The custom of visiting on Sundays and holidays, once a natural part of a human life, has waned in the last fifty years. Visitors feel the obligation to call in advance and ask permission lest they impose or inconvenience their hosts. Hosts who receive visitors sense the need to have ample provisions, a clean and beautified home, and the proper rest and leisure to enjoy the occasion.

While these are of course the proper sentiments of thoughtful visitors and their hosts, they govern more formal occasions based on invitations and R.S.V.P’s. Life, however, also has an informal, spontaneous, and serendipitous element that needs expression and occasions like unannounced visits. Life must always be open to these surprises or unexpected gifts.

In Jane Austen’s Emma one of the most special occasions of joy occurs when acquaintances make these spontaneous, unexpected visits. These visitors show gracious civility by arranging their time and business to delight friends with one of those friendly whims that cheers the heart and fills the home with mirth. Mrs. Bates and Miss Bates, a widow and an unmarried daughter, live a simple life in modest circumstances without many sources of happiness, but their greatest pleasure comes from the serendipitous visits of their neighbors that divert them from their uneventful existence.

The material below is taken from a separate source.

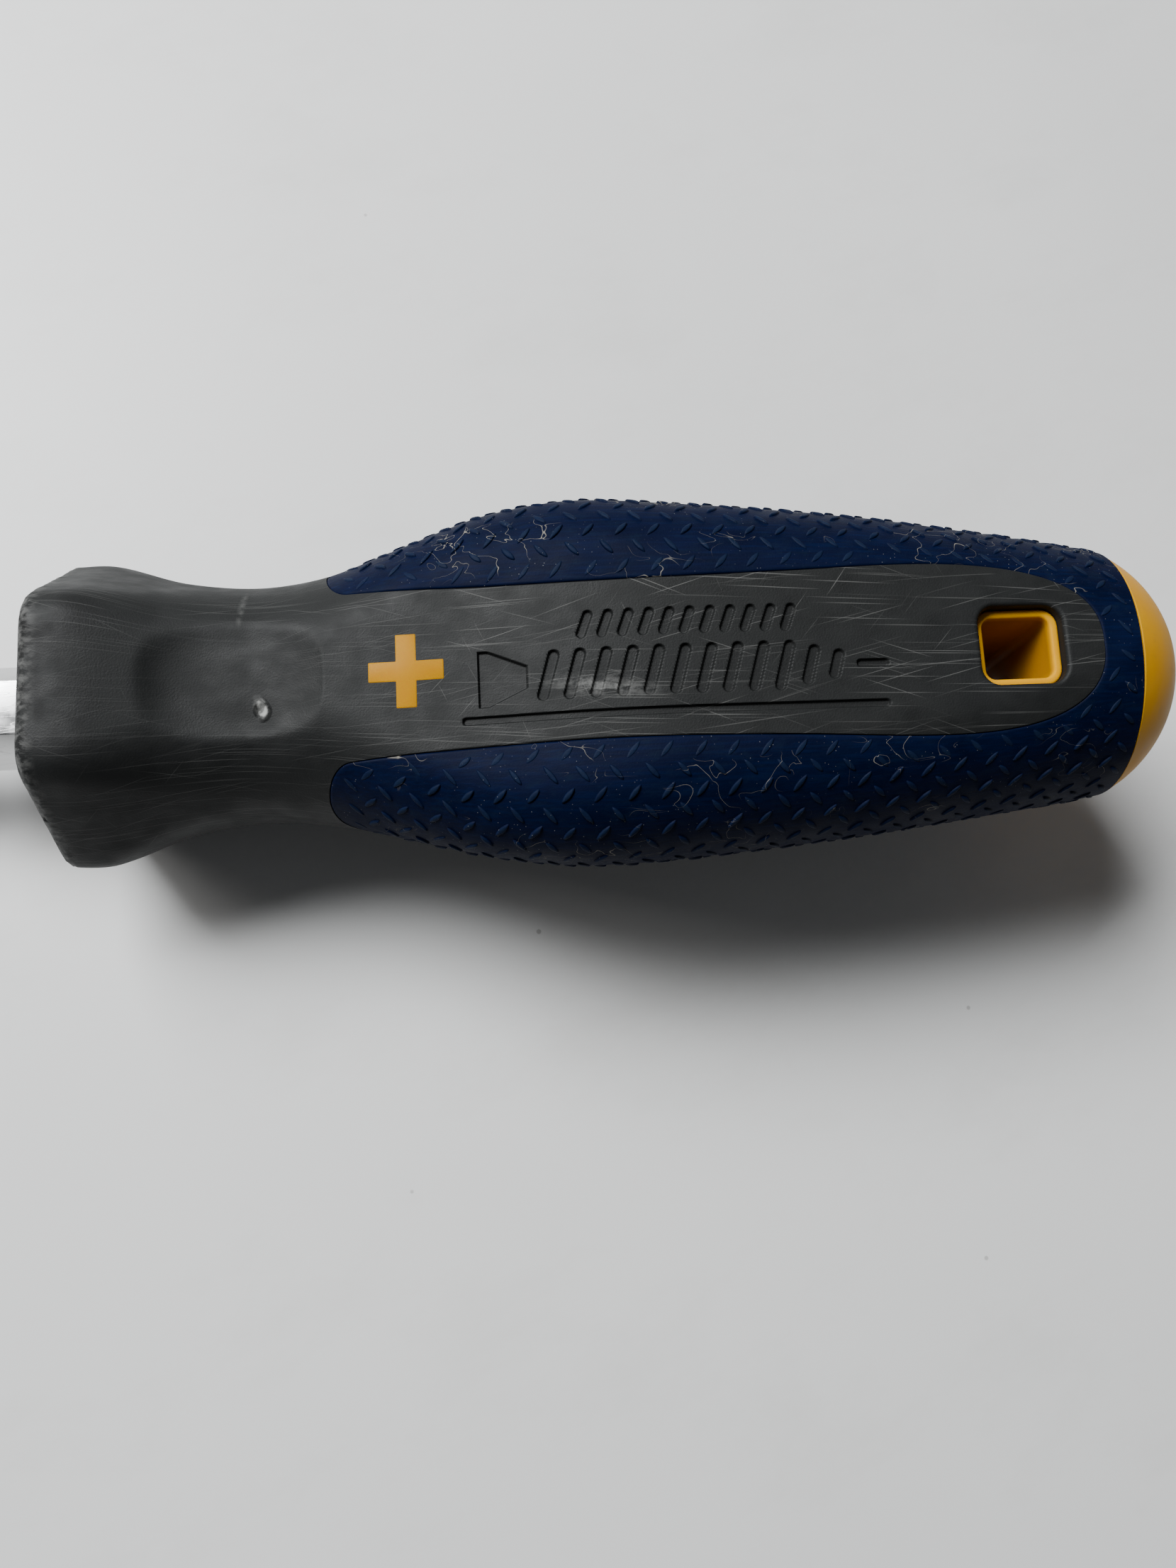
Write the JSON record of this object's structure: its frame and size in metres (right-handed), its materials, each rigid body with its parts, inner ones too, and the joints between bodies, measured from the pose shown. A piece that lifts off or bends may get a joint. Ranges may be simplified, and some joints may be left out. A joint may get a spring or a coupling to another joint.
{
  "type": "screwdriver",
  "caption": "Cross-point screwdriver with a round shank, hexagonal bolster and a three-lobed soft-grip handle with a lanyard hole.",
  "frame": {"origin": "on the tool's axis, where the round shank leaves the front face of the hexagonal bolster", "axes": "+X along the tool from the tip towards the end cap, +Z out of one of the three flat grey panels of the handle, +Y across it"},
  "size_m": [0.2171, 0.037, 0.0346],
  "materials": {
    "steel_blade": "satin nickel-chrome plate with fine lengthwise scratches and a darker tip",
    "bolster_steel": "bright chrome plate, slightly pitted and scuffed",
    "amber_plastic": "slightly translucent amber plastic, satin from handling",
    "grey_plastic": "dark grey hard plastic with many fine lengthwise scratches and light scuffs",
    "blue_rubber": "navy soft rubber with raised slanted tread bars, dusty in the recesses"
  },
  "bodies": {
    "root": {"blade": "steel_blade", "hex_bolster": "bolster_steel", "core": "amber_plastic", "shell": "grey_plastic", "grip": "blue_rubber"}
  },
  "joints": []
}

Some of their younger acquaintances, however, like the elegant Emma and the gallant Frank Churchill, avoid these visits or curtail them abruptly because of Miss Bates’ garrulous chatter that flows without stop and that constantly changes the topic of conversation. Churchill was intending a brief visit, but Miss Bates’ unabated stream of talk and information made it impossible to leave: “. . . but there was no getting away, no pause.” Instead of a ten-minute visit Churchill discovers “I had been actually sitting with them very nearly three quarters of an hour. The good lady had not given me the possibility of escape before.” While Churchill’s token visit exasperates him, it fills Miss Bates’ time with the attention of a welcomed guest.

Keeping the Chivalry

However, the truly chivalrous, courteous, and considerate neighbors like Mr. Knightley always find occasion to visit and to spend a good portion of time without suddenly excusing themselves on the pretext of business. In his daily rounds he finds opportunities of paying his respects to Mr. Woodhouse during the evenings and makes regular visits to the Bates’ home without feelings of impatience and irritability in listening to small talk about weather, food, and family news.

Because Knightley reprimanded Emma for negligence in paying cordial visits to the women who always find time to play cards with her father (“not contributing what she ought to the stock of their scanty comforts”), she found an opportunity to correct this defect while doing business in town. Reluctant as she is to be in company with “tiresome women” who belong to the social class of the “the second rate and third rate of Highbury,” Emma pays a visit out of social protocol and for the sake of appearance. Just when Miss Bates is about to read a long letter from her niece Jane Fairfax—a boring letter of no interest to Emma– she terminates the visit with a brusque announcement: “I am afraid we must running away . . . . My father will be expecting us.”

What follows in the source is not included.